Rafał Ostolski, „złota rączka”, fachu uczył się od dziecięcych lat od ojca i wujka. W wakacje zawsze pomagał ojcu w remontach, czy na budowie.
- Tata zawsze nastawiał ludzi tak, żeby mnie zawsze czegoś nauczyli, a przy okazji ja mogłem zarobić sobie pieniądze, które później przeznaczałem na konkretny cel, czy to kupiłem sobie komputer, czy drukarkę, czy nawet w wieku 17 lat auto - wspomina.
Latem więcej pracy i wyższe zarobki
Jak dodaje Aleksandra Wesołowska: - Szczególnie latem, w tym okresie takim remontowym i przeprowadzkowym „złote rączki” dorabiają, biorąc na siebie tak zwane fuchy, czyli zlecenia poza godzinami standardowej pracy. Zapewne wtedy też ich prace znacznie rosną.

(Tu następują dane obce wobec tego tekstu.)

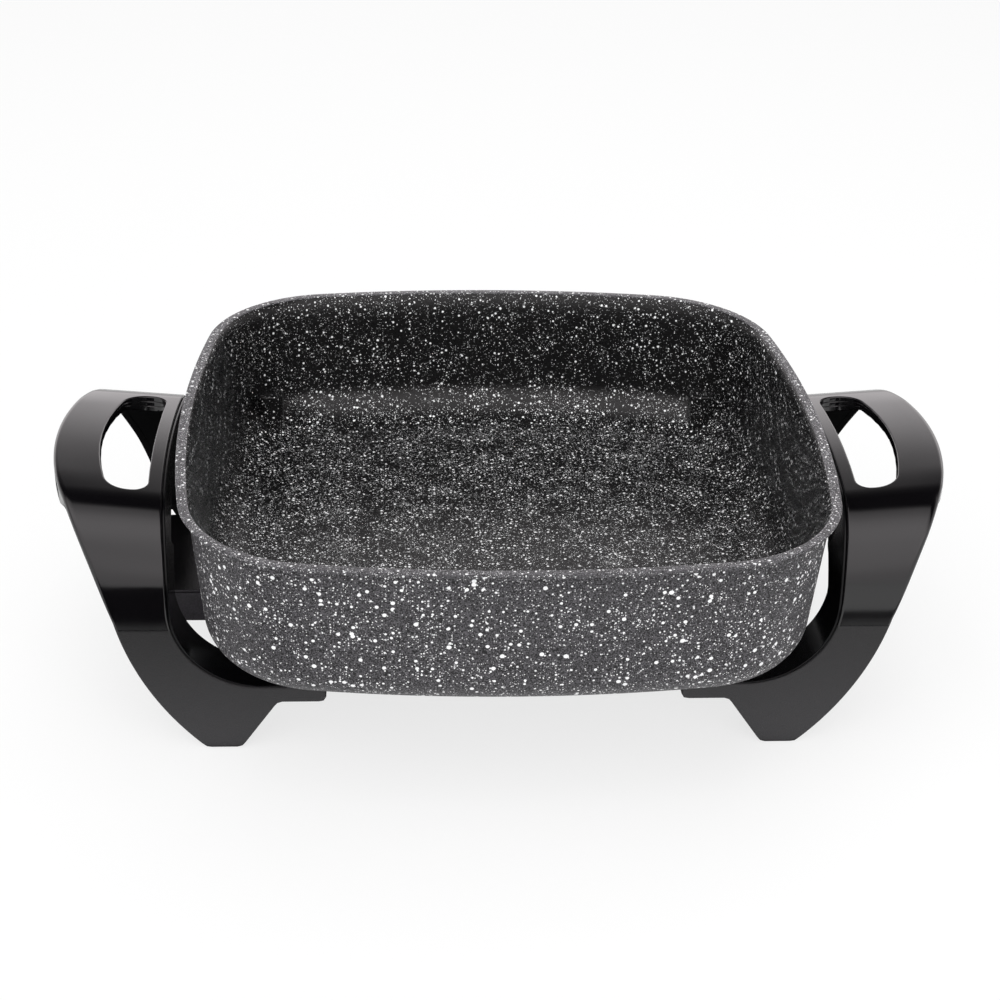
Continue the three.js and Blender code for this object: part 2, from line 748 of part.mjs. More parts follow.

- Ta praca jest o tyle specyficzna, że tutaj nie ma określonej kwoty – mówi Rafał Ostolski – tak naprawdę można zarobić bardzo wiele, ale są też miesiące, kiedy wystarcza tylko na przetrwanie. Wszystko zależy od liczby klientów. Ciężko powiedzieć o jakiejś konkretnej kwocie. Można przyjąć, że są to widełki zaczynające się od 4 tysięcy złotych w górę. Nie ma tutaj górnej granicy.
Zapotrzebowanie na fachowców nie słabnie
Ranking ofert pracy wygląda bardzo podobnie jak ranking wynagrodzeń.
- Największe zapotrzebowanie jest na elektryków; są najlepiej wynagradzani i takich ofert dla nich chociażby dzisiaj na portalu praca.pl było ponad 200 – dodaje Aleksandra Wesołowska.
Najtrudniejsze w tej pracy jest połączenie oczekiwań klientów z finansami, zauważa z kolei Rafał Ostolski. - Nie zawsze jest tak, że oczekiwania są adekwatne do pieniędzy, które klient chce przeznaczyć na remont – podsumowuje.